Cryptoasset security experts have found a new ongoing phishing campaign that targets cryptoasset users' wallets and is able to bypass traditional mitigations.

Security Alliance (SEAL) said it has identified a threat actor, Perpetual Drainer, that is specifically targeting users of the Solana (SOL) and Tron (TRX) blockchains.

According to the experts, the drainer is exploiting cross-site scripting (XSS) vulnerabilities to trick victims into believing that a legitimate website is requesting a transaction.

"This both bypasses many traditional mitigations implemented by wallets but also is more likely to convince a user to approve a transaction," SEAL emphasized.

They've explained that the drainer is using an affiliate model, meaning that the criminals behind the Perpetual Drainer develop the software and host the back-office infrastructure.
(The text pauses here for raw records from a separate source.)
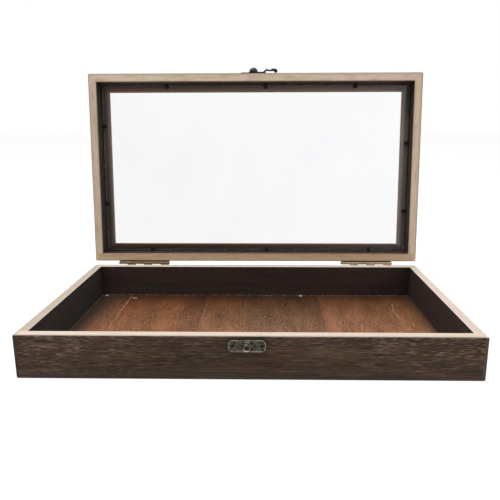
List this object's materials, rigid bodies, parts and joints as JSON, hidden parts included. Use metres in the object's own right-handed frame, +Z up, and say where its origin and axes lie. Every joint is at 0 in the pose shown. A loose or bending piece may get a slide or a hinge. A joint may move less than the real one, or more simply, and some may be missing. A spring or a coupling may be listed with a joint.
{
  "type": "hinged display box",
  "caption": "Flat wooden display box with a glazed lid on stop hinges and a swing hook latch, shown open.",
  "frame": {"origin": "centre of the underside of the tray", "axes": "+X to the right along the front, +Y away from the front towards the hinges, +Z up"},
  "size_m": [0.352, 0.249, 0.2444],
  "materials": {
    "stained_wood": "dark stained open grain, raw sawn rims",
    "stained_plywood": "red brown stained plywood",
    "window_glass": "clear float glass",
    "black_steel": "black enamelled sheet steel",
    "bronzed_hinge": "antique bronze plated steel",
    "bronzed_fixings": "antique bronze plated steel",
    "bronzed_latch": "antique bronze plated pressed steel, ridges rubbed bright"
  },
  "bodies": {
    "tray": {"tray_front_board": "stained_wood", "tray_rear_board": "stained_wood", "tray_left_board": "stained_wood", "tray_right_board": "stained_wood", "tray_floor": "stained_plywood", "hinge_left_tray_leaf": "bronzed_hinge", "hinge_right_tray_leaf": "bronzed_hinge", "hinge_left_pin": "bronzed_hinge", "hinge_right_pin": "bronzed_hinge", "hinge_tray_screws": "bronzed_fixings", "catch_plate": "bronzed_latch", "catch_post": "bronzed_latch", "catch_nails": "bronzed_fixings"},
    "lid": {"lid_front_board": "stained_wood", "lid_rear_board": "stained_wood", "lid_left_board": "stained_wood", "lid_right_board": "stained_wood", "window_frame_front": "stained_wood", "window_frame_rear": "stained_wood", "window_frame_left": "stained_wood", "window_frame_right": "stained_wood", "window_pane": "window_glass", "glazing_points": "black_steel", "hinge_left_lid_leaf": "bronzed_hinge", "hinge_right_lid_leaf": "bronzed_hinge", "hinge_lid_screws": "bronzed_fixings", "latch_plate": "bronzed_latch", "latch_rivet": "bronzed_latch", "latch_nails": "bronzed_fixings"},
    "hook": {"latch_hook": "bronzed_latch"}
  },
  "joints": [
    {"name": "lid_hinge", "type": "hinge", "parent": "tray", "child": "lid", "pos_m": [0, 0.1023, 0.0364], "axis": [1, 0, 0], "range_deg": [0, 95]},
    {"name": "hook_pivot", "type": "hinge", "parent": "lid", "child": "hook", "pos_m": [-0.0013, 0.1291, 0.23713], "axis": [0, -0.0872, -0.9962], "range_deg": [-248, 90]}
  ]
}
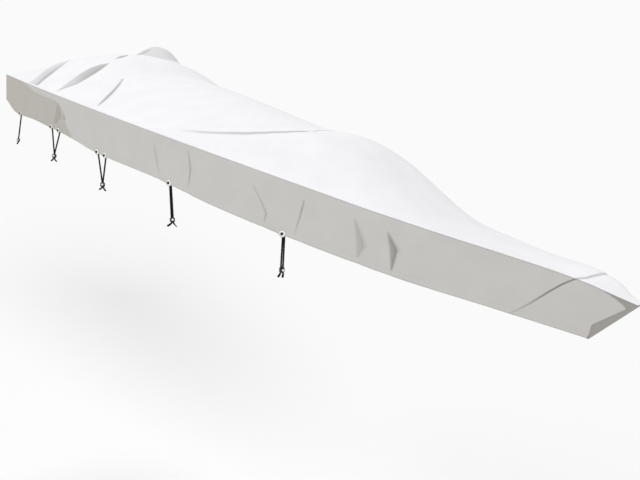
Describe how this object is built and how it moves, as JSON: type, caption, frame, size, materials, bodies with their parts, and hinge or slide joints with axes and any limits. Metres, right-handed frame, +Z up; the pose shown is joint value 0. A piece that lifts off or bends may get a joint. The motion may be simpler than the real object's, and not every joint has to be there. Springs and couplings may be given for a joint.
{
  "type": "boat cover",
  "caption": "Fitted cloth cover for a small open motor boat: domed white top, hanging grey skirt, dark bow band, and cord ties with stops through eyelets in the hem.",
  "frame": {"origin": "under the top panel, on the centreline at mid length, where the boat carries the cloth", "axes": "+X to the bow, +Y to port, +Z up"},
  "size_m": [5.0126, 1.97, 1.1421],
  "materials": {
    "top_cloth": "white coated woven polyester, matt with a soft sheen",
    "skirt_cloth": "warm grey coated woven polyester, matt",
    "band_cloth": "darker grey chafe cloth, matt",
    "eyelet": "white moulded, satin",
    "stop": "black moulded, fine grain",
    "button": "white moulded, satin",
    "cord": "black braided cord"
  },
  "bodies": {
    "root": {"cover_top": "top_cloth", "skirt_starboard": "skirt_cloth", "skirt_port": "skirt_cloth", "skirt_transom": "skirt_cloth", "bow_band": "band_cloth", "eyelet_s1": "eyelet", "eyelet_s2a": "eyelet", "eyelet_s2b": "eyelet", "eyelet_s3a": "eyelet", "eyelet_s3b": "eyelet", "eyelet_s4": "eyelet", "eyelet_s5": "eyelet", "eyelet_p1": "eyelet", "eyelet_p2a": "eyelet", "eyelet_p2b": "eyelet", "eyelet_p3a": "eyelet", "eyelet_p3b": "eyelet", "eyelet_p4": "eyelet", "eyelet_p5": "eyelet", "cord_s1": "cord", "cord_s2a": "cord", "cord_s2b": "cord", "cord_s3a": "cord", "cord_s3b": "cord", "cord_s4a": "cord", "cord_s4b": "cord", "cord_s5a": "cord", "cord_s5b": "cord", "cord_p1": "cord", "cord_p2a": "cord", "cord_p2b": "cord", "cord_p3a": "cord", "cord_p3b": "cord", "cord_p4a": "cord", "cord_p4b": "cord", "cord_p5a": "cord", "cord_p5b": "cord", "stop_s1": "stop", "stop_s2": "stop", "stop_s3": "stop", "stop_s4": "stop", "stop_s5": "stop", "stop_p1": "stop", "stop_p2": "stop", "stop_p3": "stop", "stop_p4": "stop", "stop_p5": "stop", "button_s1": "button", "button_s2": "button", "button_s3": "button", "button_s4": "button", "button_s5": "button", "button_p1": "button", "button_p2": "button", "button_p3": "button", "button_p4": "button", "button_p5": "button"}
  },
  "joints": []
}
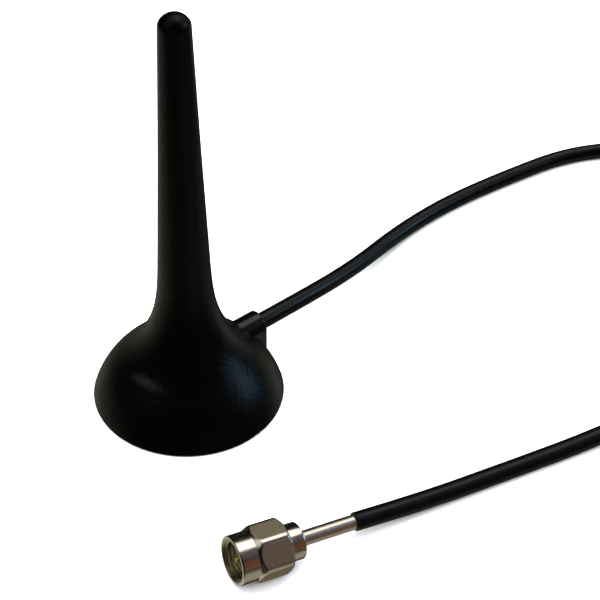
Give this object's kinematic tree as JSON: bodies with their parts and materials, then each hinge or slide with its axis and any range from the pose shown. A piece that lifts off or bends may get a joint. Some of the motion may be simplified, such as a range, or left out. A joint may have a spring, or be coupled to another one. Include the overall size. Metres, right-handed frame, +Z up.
{
  "type": "magnetic-mount stub antenna",
  "caption": "Tapered stub antenna mast on a round domed magnetic foot, with a thin coax lead that ends in a screw-on coaxial plug.",
  "frame": {"origin": "centre of the foot's underside, on the mast's axis", "axes": "+Z up the mast, +X the way the lead leaves the foot"},
  "size_m": [0.1486, 0.0824, 0.0725],
  "materials": {
    "housing_black": "moulded plastic, matte with a fine grain",
    "pad_rubber": "smooth rubber sheet",
    "cup_steel": "zinc-plated pressed steel",
    "magnet_plating": "nickel-plated magnet",
    "board_green": "solder-masked circuit board",
    "brass": "turned brass",
    "bush_white": "natural moulded plastic",
    "bronze_wire": "drawn bronze wire",
    "solder": "bright solder",
    "grommet_black": "glossy flexible PVC",
    "clamp_plating": "tin-plated crimp ring",
    "polyethylene": "translucent polyethylene",
    "copper": "bare copper",
    "tinned_braid": "tinned copper braid",
    "nut_nickel": "nickel plating, satin on the flats",
    "body_nickel": "nickel plating",
    "stem_nickel": "nickel plating",
    "gasket_rubber": "silicone rubber",
    "ptfe": "white PTFE",
    "gold": "gold plating",
    "cable_jacket": "satin PVC jacket",
    "tie_black": "flat plastic band"
  },
  "bodies": {
    "root": {"cable_anchor_clamp": "clamp_plating", "coil_ties": "tie_black", "exit_grommet": "grommet_black", "foot_pad": "pad_rubber", "ground_cup": "cup_steel", "lead_braid_tail": "tinned_braid", "lead_cable_antenna_side": "cable_jacket", "lead_cable_plug_side": "cable_jacket", "lead_coil": "cable_jacket", "lead_core_tail": "copper", "lead_dielectric_tail": "polyethylene", "matching_board": "board_green", "plug_body": "body_nickel", "plug_centre_pin": "gold", "plug_gasket": "gasket_rubber", "plug_insulator": "ptfe", "plug_lead_core": "copper", "plug_lead_dielectric": "polyethylene", "plug_snap_ring": "bronze_wire", "plug_stem": "stem_nickel", "radiator_bush": "bush_white", "radiator_ferrule": "brass", "radiator_former": "bush_white", "radiator_spring": "bronze_wire", "radome_housing": "housing_black", "ring_magnet": "magnet_plating", "solder_joints": "solder"},
    "plug_nut": {"plug_coupling_nut": "nut_nickel"}
  },
  "joints": [
    {"name": "nut_spin", "type": "hinge", "parent": "root", "child": "plug_nut", "pos_m": [-0.02106, -0.03751, 0.00505], "axis": [-0.9701, 0.2222, 0.0976], "continuous": true}
  ]
}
Meanwhile, the affiliates deploy the drainer software and host the front-office infrastructure.

"In exchange for receiving the software to deploy, affiliates pay a portion of all stolen proceeds to the developers," SEAL added.

According to them, this drainer is unique in how it bypasses usual security mitigations implemented by wallets.

"Typically, when a user visits a website hosting a drainer, the wallet will receive a request from the malicious origin (for example, airdrop-contosocoin.com). However, when a victim visits a website hosting Perpetual Drainer, the wallet will receive a request from a trusted origin (for example, contoso.org)," they added.

SEAL explains that this is possible because the drainer redirects victims to a reflected XSS exploit on a trusted origin. Afterward, the drainer loads a script from the Perpetual Drainer infrastructure that contains the actual drainer logic, allowing the code to execute and rewrite the Document Object Model (DOM). This allows it to "display a wallet connection prompt and cause all requests to the wallet extension to originate from the trusted origin rather than the malicious origin."

The security experts say they're working with industry partners to identify, notify, and display temporary warnings on sites being exploited by Perpetual Drainer.

In the meantime, they recommend developers implement best practices to mitigate XSS attacks and review their access logs for Indicators of Compromise (IoCs) such as oncloudcdn[.]net, cloudapiroute[.]net, and exchangeart[.]net, because the malicious script will likely be visible within the request path or query parameters.